▸ Source excerpt:

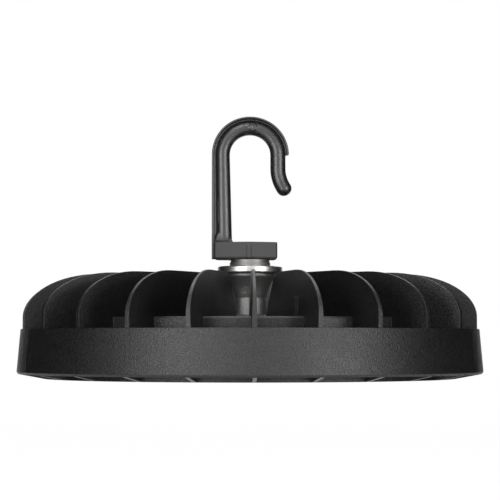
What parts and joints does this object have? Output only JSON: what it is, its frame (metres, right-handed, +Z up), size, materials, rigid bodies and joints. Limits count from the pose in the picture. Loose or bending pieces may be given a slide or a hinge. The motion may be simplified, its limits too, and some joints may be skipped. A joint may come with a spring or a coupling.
{
  "type": "high bay light",
  "caption": "Round finned high bay light with a cast aluminium heat sink, a hanging hook, a cable gland and a flush lens.",
  "frame": {"origin": "centre of the lower rim, on the plane that the light rests on", "axes": "+Z up along the light's axis, towards the hook; the hook lies in the XZ plane"},
  "size_m": [0.28, 0.28, 0.1584],
  "materials": {
    "casting": "fine black textured powder coat on die-cast aluminium",
    "hook": "dark grey satin coat, slightly grainy",
    "bright_steel": "turned bright steel, faint turning lines",
    "zinc": "satin zinc plate",
    "bolt": "zinc plated steel",
    "gland": "black nylon",
    "seal": "black neoprene",
    "vent": "black nylon",
    "lens": "clear polycarbonate",
    "gasket": "pale silicone",
    "board": "white solder mask on aluminium",
    "led": "yellow phosphor over a white package",
    "connector": "cream nylon",
    "lead": "flat insulated lead",
    "driver_metal": "plain aluminium",
    "circuit": "green circuit laminate",
    "winding": "yellow tape over copper",
    "component": "moulded black component",
    "terminal": "grey polyamide"
  },
  "bodies": {
    "root": {"heatsink": "casting", "hook": "hook", "flange_washer": "bright_steel", "hook_collar": "zinc", "spring_washer": "zinc", "hook_bolt": "bolt", "gland_body": "gland", "gland_seal": "seal", "gland_cap": "gland", "vent_plug": "vent", "lens": "lens", "lens_gasket": "gasket", "led_board": "board", "leds": "led", "led_connector": "connector", "led_lead": "lead", "driver_case": "driver_metal", "driver_lid": "driver_metal", "driver_circuit": "circuit", "transformer": "winding", "choke": "component", "film_capacitor": "component", "terminal_block": "terminal", "mains_lead": "lead"}
  },
  "joints": []
}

▸ Set problem: Copy each line in the data that holds the word "bodies".

▸ Task solution:
What parts and joints does this object have? Output only JSON: what it is, its frame (metres, right-handed, +Z up), size, materials, rigid bodies and joints. Limits count from the pose in the picture. Loose or bending pieces may be given a slide or a hinge. The motion may be simplified, its limits too, and some joints may be skipped. A joint may come with a spring or a coupling.
  "bodies": {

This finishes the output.